> GIVEN REQUEST
Return, unaltered, every line from the beginning of the material below up to and including the one with "a shoulder strap and two line winders.".

> GIVEN INFORMATION
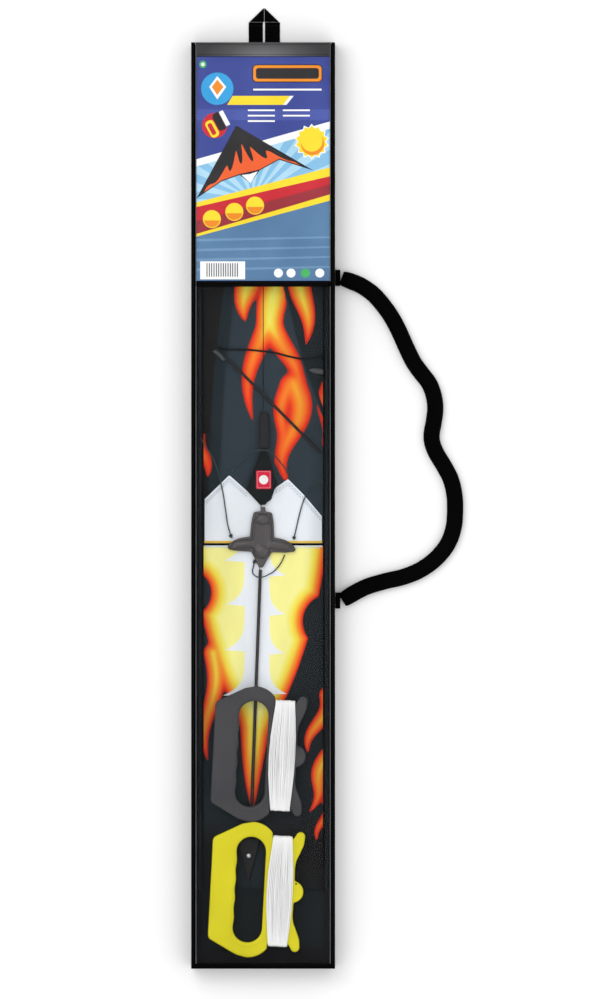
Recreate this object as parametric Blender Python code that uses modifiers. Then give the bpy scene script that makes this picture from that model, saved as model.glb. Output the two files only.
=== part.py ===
"""A delta stunt kite, folded into its clear-fronted carry sleeve with a header card, a hanger,
a shoulder strap and two line winders.

The pack lies on its back.  +X runs across it, +Y runs up to the hanger, +Z comes out of the
clear front.  Lengths are in metres.  The origin is on the surface the pack lies on, under the
middle of the pack, hanger included.
"""

import math

import bmesh
import bpy
from mathutils import Matrix, Vector

MM = 0.001
GAP = 0.3 * MM  # clearance between pieces that touch on the real pack

# Driving dimensions of the sleeve
PACK_LENGTH = 1071 * MM  # foot of the sleeve to the peak of the hanger
SLEEVE_WIDTH = 160 * MM
SLEEVE_LENGTH = 1030 * MM
SLEEVE_DEPTH = 37 * MM
CLOTH = 1.2 * MM  # padded nylon walls
FILM = 0.8 * MM  # clear vinyl
PIPING_WIDTH = 4.4 * MM
HEM_HEIGHT = 15.6 * MM  # nylon band across the mouth
CARD_HEIGHT = 250 * MM
DIVIDER_HEIGHT = 6 * MM  # tape between the card window and the main window
BINDING_HEIGHT = 5.9 * MM  # binding across the foot

# Heights of the layers inside the sleeve, bottom to top
UNDER_SAIL = (1.9 * MM, 3.1 * MM)
ROD_LAYER = 5.4 * MM  # centre of the rods between the layers of sail
FRONT_SAIL = (7.7 * MM, 9.2 * MM)
SPINE_LEVEL = 11.4 * MM  # centre of the spine
HUB = (9.5 * MM, 17.6 * MM)
WINDER_LEVEL = 25.8 * MM  # middle of a winder's thickness
POCKET = (34.0 * MM, 34.6 * MM)
CARD = (34.9 * MM, 35.5 * MM)
FRONT = 35.8 * MM  # underside of the windows

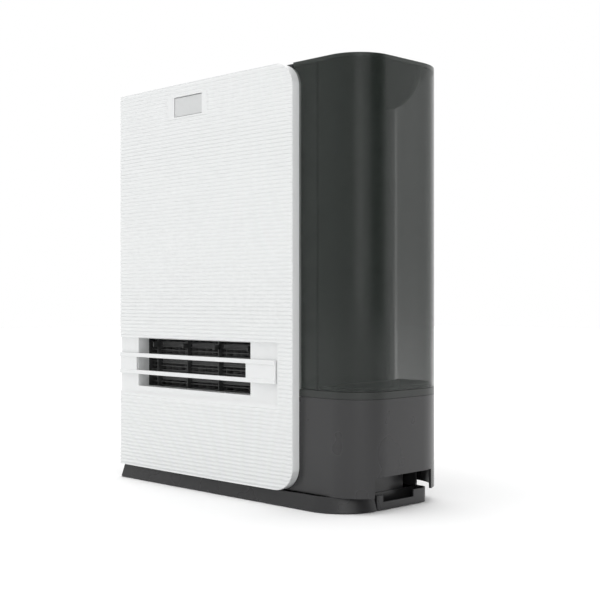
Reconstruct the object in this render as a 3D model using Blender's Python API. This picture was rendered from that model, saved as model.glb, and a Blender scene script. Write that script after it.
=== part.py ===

> FULL SOLUTION
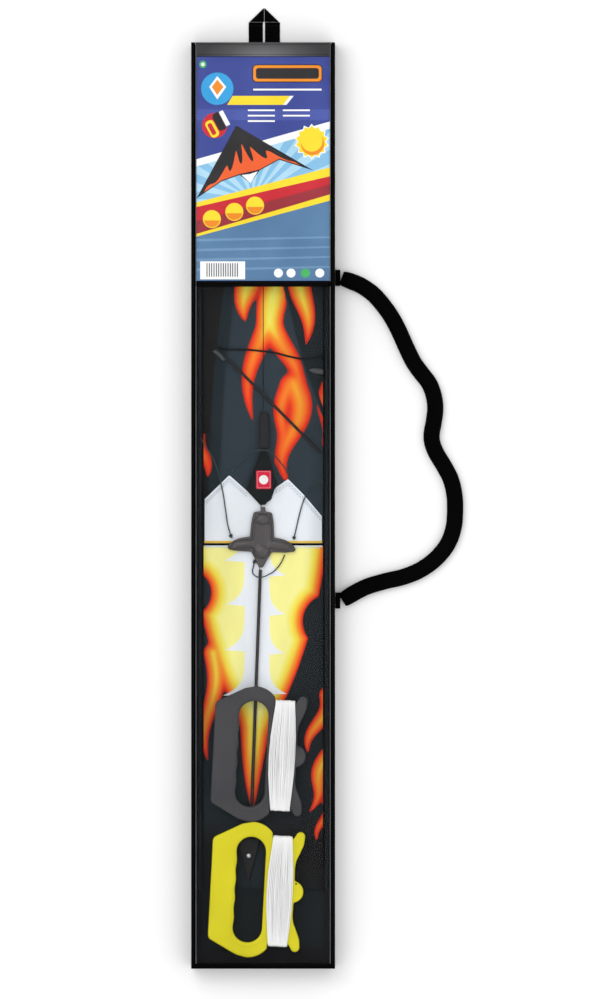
Recreate this object as parametric Blender Python code that uses modifiers. Then give the bpy scene script that makes this picture from that model, saved as model.glb. Output the two files only.
=== part.py ===
"""A delta stunt kite, folded into its clear-fronted carry sleeve with a header card, a hanger,
a shoulder strap and two line winders.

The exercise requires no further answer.